Saturday, September 29, 2012
A Word About The A-Game of Adoption.
A little more than ten years ago, the beauty of adoption became very personal to me.
My cousin and his wife, who are much more like siblings to me and my sister, had suffered multiple miscarriages. After much prayer and preparation, they visited a desolate Russian orphanage. During that visit, they met not just one, but two of their sons.
Beautifully, one of my closest friends who was a true sounding board and prayer warrior during my cousins' adoption process got the call 10 years to the day from my cousins' visit to Russia that the baby she and her husband were adopting was being born. (Without thinking every little thing is "a sign," I just refuse to believe that some things are coincidence.) :-)
Within the last few years, several other dear friends and family members' lives have been enriched through adoption, and I'm so thankful it's such a growing and accepted means of family expansion. Many companies -- including the military -- allow for maternity and paternity leave for adoption as well as natural births.

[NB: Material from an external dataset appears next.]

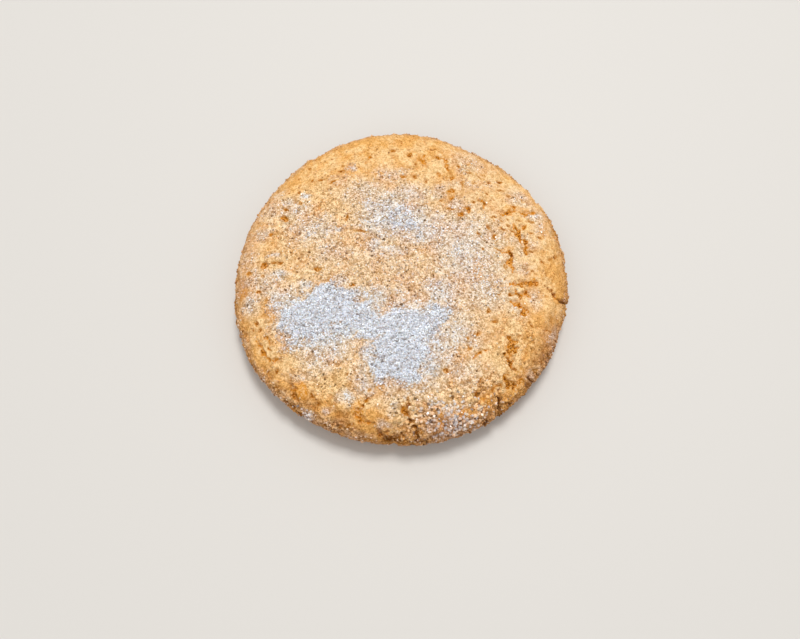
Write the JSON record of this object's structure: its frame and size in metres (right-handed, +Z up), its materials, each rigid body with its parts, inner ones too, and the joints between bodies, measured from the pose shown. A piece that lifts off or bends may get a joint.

I'm truly grateful not to have experienced what must be unbearable pangs of wanting to have a child, but not being able to. (Yet. Even at 35 9/10, I am certain those wants could still come for this late bloomer -- if not because nature intends it, because my grandmother is willing it day and night from her home in Mississippi.)
Even though I don't have personal experience with those longings, I can only imagine how hard being physically restricted must feel for those who wish to grow their family. I do know from talking with friends who have dealt with these issues, subsequent treatments, and miscarriages, that the resulting hurtfulness is much deeper than anything I could imagine.
For all of these reasons, I love the concept and act of adoption even more. No, an adoptive mother does not experience months of gestational growth, and I can imagine that must be very difficult for those with a desire to fulfill that purpose. But if physical barriers prevent natural childbirth from occurring, I believe adoption is a wonderful, miraculous option that should not be overlooked.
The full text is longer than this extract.